Wehler: The denial of such an unimaginable murder of millions, one third of whom were children under the age of 14, cannot simply be accepted as something protected by the freedom of speech. There should indeed be a legal zone in which this kind of lie should be covered. However much I am in favor of the right to freely express one's opinion, one cannot allow the denial of the Holocaust to hide behind overly generous freedom of expression.
SPIEGEL ONLINE: Outside of Europe this practice often gets criticized. Why is that?

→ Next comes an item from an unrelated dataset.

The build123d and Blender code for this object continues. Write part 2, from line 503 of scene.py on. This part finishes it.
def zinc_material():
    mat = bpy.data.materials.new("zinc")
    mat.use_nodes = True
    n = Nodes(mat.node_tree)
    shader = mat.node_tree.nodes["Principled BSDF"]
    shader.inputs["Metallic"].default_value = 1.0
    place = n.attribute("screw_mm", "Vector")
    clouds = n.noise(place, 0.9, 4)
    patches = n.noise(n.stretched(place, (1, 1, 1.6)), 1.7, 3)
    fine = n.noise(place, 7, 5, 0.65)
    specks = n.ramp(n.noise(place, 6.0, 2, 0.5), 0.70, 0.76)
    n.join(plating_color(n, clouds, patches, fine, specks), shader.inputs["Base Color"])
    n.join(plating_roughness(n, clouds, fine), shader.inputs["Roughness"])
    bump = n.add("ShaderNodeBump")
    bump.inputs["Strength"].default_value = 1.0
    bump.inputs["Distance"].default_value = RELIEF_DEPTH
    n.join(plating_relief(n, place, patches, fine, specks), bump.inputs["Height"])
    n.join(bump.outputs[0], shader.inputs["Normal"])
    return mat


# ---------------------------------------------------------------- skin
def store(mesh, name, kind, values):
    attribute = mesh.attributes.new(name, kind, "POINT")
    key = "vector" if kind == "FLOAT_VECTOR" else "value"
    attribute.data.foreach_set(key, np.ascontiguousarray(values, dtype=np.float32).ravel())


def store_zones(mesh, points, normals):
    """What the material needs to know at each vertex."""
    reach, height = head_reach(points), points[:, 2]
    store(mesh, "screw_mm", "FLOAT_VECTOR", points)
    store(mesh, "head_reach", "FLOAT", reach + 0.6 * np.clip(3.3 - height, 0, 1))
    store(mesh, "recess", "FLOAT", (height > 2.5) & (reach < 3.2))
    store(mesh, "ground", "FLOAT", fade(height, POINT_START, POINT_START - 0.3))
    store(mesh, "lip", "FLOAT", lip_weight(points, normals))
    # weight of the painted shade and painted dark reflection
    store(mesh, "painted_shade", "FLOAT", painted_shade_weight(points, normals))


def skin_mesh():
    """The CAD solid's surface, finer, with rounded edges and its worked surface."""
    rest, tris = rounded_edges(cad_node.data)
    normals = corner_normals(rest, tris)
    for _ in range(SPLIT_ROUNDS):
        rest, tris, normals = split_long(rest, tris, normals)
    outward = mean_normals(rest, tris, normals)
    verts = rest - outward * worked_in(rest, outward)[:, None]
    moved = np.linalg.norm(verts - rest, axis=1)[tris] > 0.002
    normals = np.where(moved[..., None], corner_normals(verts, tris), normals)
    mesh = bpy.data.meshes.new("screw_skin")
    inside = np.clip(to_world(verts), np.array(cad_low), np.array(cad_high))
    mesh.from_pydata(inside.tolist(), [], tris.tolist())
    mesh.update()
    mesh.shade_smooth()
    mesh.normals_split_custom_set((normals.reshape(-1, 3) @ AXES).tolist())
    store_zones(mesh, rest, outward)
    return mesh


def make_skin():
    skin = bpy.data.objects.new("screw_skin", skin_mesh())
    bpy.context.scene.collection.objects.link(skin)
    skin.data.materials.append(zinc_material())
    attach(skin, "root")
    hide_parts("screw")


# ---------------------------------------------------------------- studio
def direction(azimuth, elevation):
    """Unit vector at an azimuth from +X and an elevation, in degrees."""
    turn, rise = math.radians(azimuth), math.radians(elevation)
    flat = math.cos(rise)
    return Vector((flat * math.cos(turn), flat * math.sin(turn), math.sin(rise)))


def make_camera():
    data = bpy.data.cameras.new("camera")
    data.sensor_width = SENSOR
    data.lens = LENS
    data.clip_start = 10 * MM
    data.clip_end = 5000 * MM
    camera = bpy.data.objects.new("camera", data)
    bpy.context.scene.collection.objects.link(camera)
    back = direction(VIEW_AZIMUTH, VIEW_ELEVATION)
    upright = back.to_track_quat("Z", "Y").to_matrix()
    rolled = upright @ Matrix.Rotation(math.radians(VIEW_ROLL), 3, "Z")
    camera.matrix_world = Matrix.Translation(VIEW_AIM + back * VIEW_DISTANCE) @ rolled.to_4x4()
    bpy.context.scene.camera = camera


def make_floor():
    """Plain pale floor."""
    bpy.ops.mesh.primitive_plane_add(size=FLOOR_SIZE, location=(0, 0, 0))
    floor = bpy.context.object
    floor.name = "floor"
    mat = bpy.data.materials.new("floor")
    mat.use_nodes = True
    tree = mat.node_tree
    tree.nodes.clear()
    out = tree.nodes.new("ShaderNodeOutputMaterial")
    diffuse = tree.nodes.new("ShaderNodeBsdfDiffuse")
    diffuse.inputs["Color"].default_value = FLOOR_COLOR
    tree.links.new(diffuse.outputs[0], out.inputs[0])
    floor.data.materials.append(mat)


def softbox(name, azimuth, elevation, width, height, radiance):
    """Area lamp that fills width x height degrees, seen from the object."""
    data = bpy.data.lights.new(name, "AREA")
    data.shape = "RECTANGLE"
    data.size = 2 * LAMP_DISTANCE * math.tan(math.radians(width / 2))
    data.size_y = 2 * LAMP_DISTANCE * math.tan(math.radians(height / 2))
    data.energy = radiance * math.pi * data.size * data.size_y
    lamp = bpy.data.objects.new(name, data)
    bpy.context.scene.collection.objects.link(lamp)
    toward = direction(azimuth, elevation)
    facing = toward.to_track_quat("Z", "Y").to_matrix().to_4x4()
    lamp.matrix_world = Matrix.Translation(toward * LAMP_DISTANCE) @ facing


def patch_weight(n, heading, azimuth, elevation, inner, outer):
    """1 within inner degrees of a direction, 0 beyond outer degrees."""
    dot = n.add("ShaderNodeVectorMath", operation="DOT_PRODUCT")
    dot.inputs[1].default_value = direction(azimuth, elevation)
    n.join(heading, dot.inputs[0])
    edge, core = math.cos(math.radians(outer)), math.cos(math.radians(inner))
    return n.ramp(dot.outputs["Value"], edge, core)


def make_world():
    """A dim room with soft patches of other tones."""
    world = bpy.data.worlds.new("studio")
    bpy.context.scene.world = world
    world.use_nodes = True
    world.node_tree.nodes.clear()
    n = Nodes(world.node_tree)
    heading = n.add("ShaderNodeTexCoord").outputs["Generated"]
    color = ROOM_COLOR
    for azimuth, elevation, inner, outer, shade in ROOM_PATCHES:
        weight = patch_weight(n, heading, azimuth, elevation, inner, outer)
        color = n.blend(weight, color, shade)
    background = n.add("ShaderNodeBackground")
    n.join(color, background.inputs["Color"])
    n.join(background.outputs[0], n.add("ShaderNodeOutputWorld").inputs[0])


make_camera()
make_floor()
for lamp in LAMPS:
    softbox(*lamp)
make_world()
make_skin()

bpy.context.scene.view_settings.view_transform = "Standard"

Wehler: Only Europeans find this acceptable, as do bordering lands like the Ukraine or Russia. That the issue is far away for those in Anatolia, Brazil or China and thus uninteresting for the majority cannot be a reason for us to forgo legal prosecution. The universal validity of this criticism or of the prosecution itself cannot be the measure of what one undertakes or ignores.
SPIEGEL ONLINE: What do you think of Irving's claim that he's since changed his opinions about the Holocaust because he has obtained evidence lately which proves the Holocaust as fact?
Wehler: I don't know whether his lawyer counselled him to make an orderly retreat. In fact Irving has held certain convictions over a long period of time, and although I don't know him personally, I really can' t imagine that a man who undoubtedly knows the evidence and who has devoted his adult life to modern German history has only now discovered that there really was mass murder. I think that's just a tactical maneuver.
The interview was conducted by Anna Reimann and translated by Anjana Shrivastava.